How dense are the grouse? Using JoAnn’s grouse hunting system of driving birds, it takes about four hours to hunt one section. We’d gotten a late start, however, and only gunned it about three hours that first afternoon. Seven birds (six grouse and a woodcock) flushed for us in that short time.

The grouse hunting method here is to post a hunter near the upper and lower edges of each strip of woods. The guide and dog then drive the strip, with the hunters moving along at about the same pace. Over the years, JoAnn has developed a route that lets her parties hunt out every strip without disturbing the ones next to it.

For instance, there’s one area containing five alternating fields and strips parallel to each other. A forest road moves downhill past all these strips. Following the road, you start hunting at the bottom-most strip. One hunter then follows the road until he’s halfway up the next field. Staying the middle of the field, the hunter moves to its far end. The second hunter and guide then move to the end of the lower field, then to the forest edge, and the drive begins.

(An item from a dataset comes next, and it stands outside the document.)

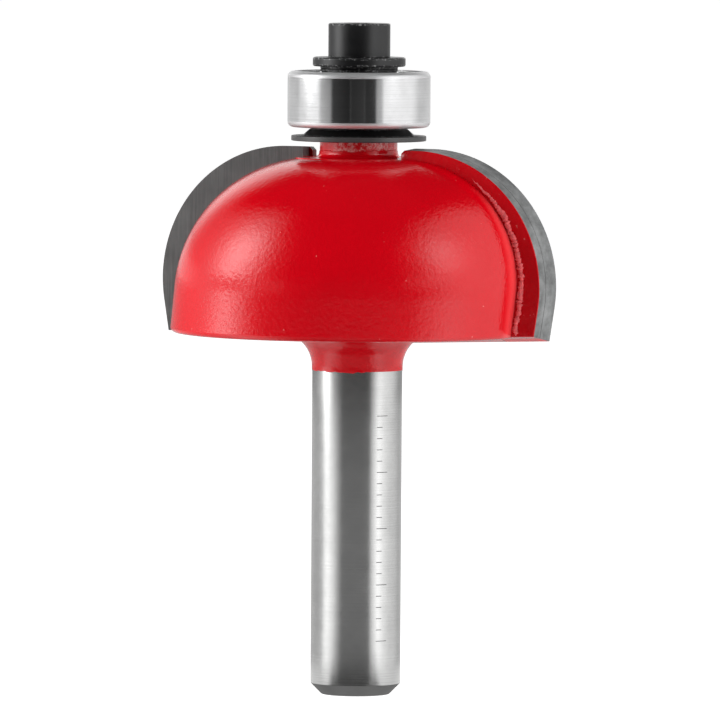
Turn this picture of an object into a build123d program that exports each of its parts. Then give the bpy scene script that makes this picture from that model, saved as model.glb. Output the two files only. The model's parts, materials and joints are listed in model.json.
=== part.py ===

This alternating movement lets you thoroughly hunt a forest strip without bothering birds in the next strip up.

Given the narrowness of the forest strips, Frye Mountain can provide more open shots at grouse than anywhere else I know. Flushing in front of the dog, they are as likely to burst out of the edges as they are to fly forward into thicker cover. So, at the sound of a flush, you start to mount, swinging towards the sound of the bird. If it breaks free, you’ll have one of those all too rare open shots at Ol’ Ruff. If not, you may or may not get a shot through the thick stuff. But you might get a repeat flush if you don’t.

Sometimes there are surprises when grouse hunting in this manner. As JoAnn drove one strip, I moved along with her on the upper end, while Friend Wife posted the lower edge. Suddenly what sounded like a logging operation emanated from the woods.

“Bird!” JoAnn screamed to alert us. Bird? It sounded more like falling trees. Sure enough, a couple of turkeys that had been roosting in that strip broke out of the cover.

We weren’t there for turkey, though. The moment I lowered my gun, a grouse followed one of the toms. I stood there, staring in disbelief, with a perfect quartering shot to the right, out in the open, just like being at a trap range. Belatedly, I mounted and fired, way behind Ol’ Ruff. Still shaking my head in disbelief I saw another ruff take flight, and then a third.

As I said before, grouse remain grouse. Just when you think you have them pegged they’ll surprise you---which, when all is said and one, is why we hunt them in the first place.